Mayor de Blasio praised O'Neill as someone who is "going to be an extraordinary leader for this department."

De Blasio said O'Neill "is ready to take this department where it's never been before in terms of a truly deep and consistent bond between police and community."

As Chief of Department, O'Neill is a champion of neighborhood policing, which is being rolled out in 51 percent of precincts this fall.

"You'll see what it means in the lives of everyday New Yorkers when they actually know an officer who patrols their part of the neighborhood by name; when they have a sense of personal connection," de Blasio said.

O'Neill has the support among people who've seen him in action.

"He has served as commanding officer of a precinct like the 44 where you have a high of population of minority residents that have had fractured relationships with officers, and Jimmy gets that," said City Councilwoman Vanessa Gibson (D-44th). "He comes back to the Bronx. He speaks at roll call.
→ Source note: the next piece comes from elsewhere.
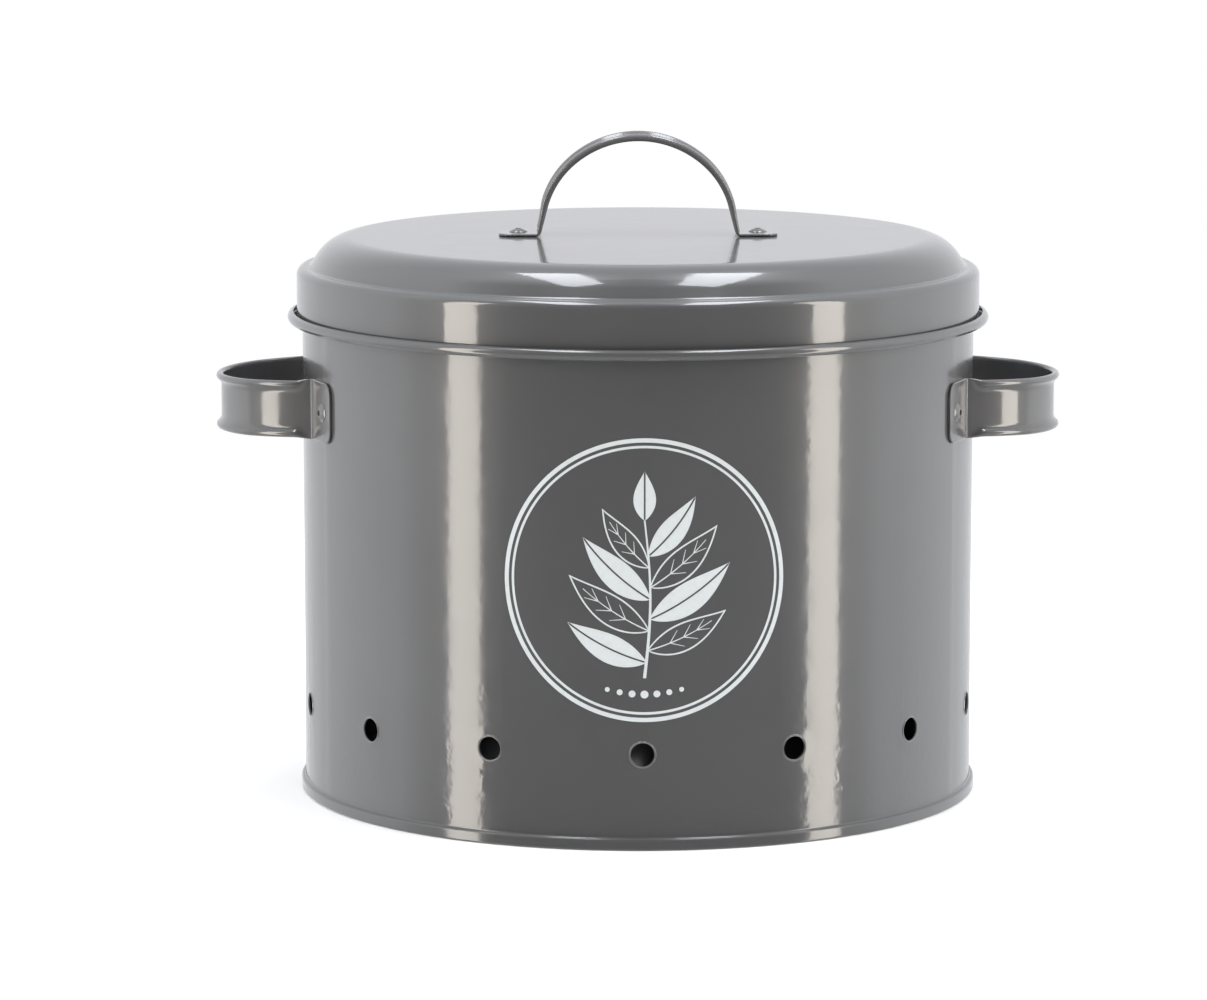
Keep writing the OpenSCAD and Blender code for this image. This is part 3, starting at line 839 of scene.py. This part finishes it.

I've seen him."

But in addition to improving community relations, the new police commissioner takes office amid a still ongoing corruption investigation, continued terror threats, and police officers being targeted nationwide.

But O'Neill feels he's ready -- in part from the advice his mother gave him.

"To be a sound and moral man, and to always do the right thing -- and he has," said O'Neill's mother, Helen O'Neill.

O'Neill got emotional thanking his mother.

"I mentioned my mom earlier," he said before taking a long pause. "It's hard to talk about you. She really was the one who taught me what good cops should aspire to."

Helen O'Neill told CBS2 things you almost certainly didn't know about her son, the new police commissioner.

"He has six siblings," she said. "He's one of seven."

When CBS2's Kramer asked what soon-to-be Commissioner O'Neill's favorite food was, his mother said Irish soda bread.

As CBS2 Political Reporter Marcia Kramer reported, O'Neill's squeaky clean reputation may bring the mayor support in minority communities that provided a good deal of his votes in the last election.

"The mayor's minority voter approval numbers will rise, and the rest of the city will detest him more because they will see this as another chaotic day in the de Blasio mayoralty," said political consultant Hank Sheinkopf.

Politically, the mayor also made sure that the new NYPD leadership team would be racially diverse. Ben Ticker, who is African-American, will take over as first deputy commissioner, while Carlos Gomez, who is Hispanic, will be chief of department.

O'Neill has held the department's highest uniformed position since November 2014. Housing Chief Carlos Gomez will succeed him as Chief of Department.

O'Neill worked as an insurance underwriter before joining the NYPD, according to the Wall Street Journal.

He graduated from John Jay College with a Bachelor of Arts in Government and a Master of Public Administration. He has two sons.